ST AN3040 APPLICATION NOTE

AN3040

Application note

STEVAL-ILB008V1 4 x 18 W/T8 ballast driven by L6585DE

Introduction

This application note describes a demonstration board able to drive a 4 x 18 W linear T8 fluorescent tubes.

The ballast is controlled by the new L6585DE IC that integrates the PFC and half-bridge control circuits, relevant drivers, and the circuitry that manages all the operating phases (preheating, ignition and run mode) of the lamp. Protections against failures such as lamp disconnection, anti-capacitive mode and PFC overvoltage are guaranteed and obtained with a minimum number of external components. In addition to the description of the circuit and design criteria, this document provides a short overview of the ballast performances.
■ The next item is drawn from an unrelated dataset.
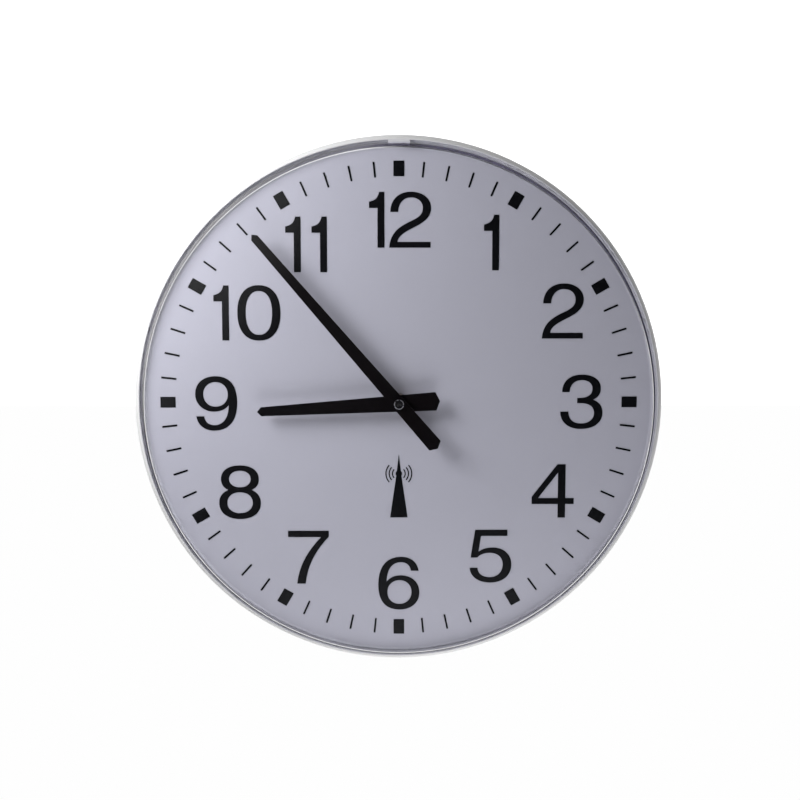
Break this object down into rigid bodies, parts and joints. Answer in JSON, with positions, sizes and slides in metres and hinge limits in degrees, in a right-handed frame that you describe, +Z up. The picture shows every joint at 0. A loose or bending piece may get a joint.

Fluorescent lamps are driven more and more by electronic ballasts rather than by electromagnetic ballasts, primarily because fluorescent lamps can produce around 20% more light for the same input power when driven above 20 kHz instead of 50/60 Hz. Operation at this frequency also eliminates both light flickering (the response time of the discharge is too slow for the lamp to have a chance to extinguish during each cycle) and audible noise. Electronic ballasts consume less power and therefore dissipate less heat than electromagnetic ballasts. The energy saved can be estimated in the range of 20-25% for a given lamp power. Finally, the electronic solution allows better control of the filament current and lamp voltage during preheating with the unquestionable benefit of increasing the average lamp life.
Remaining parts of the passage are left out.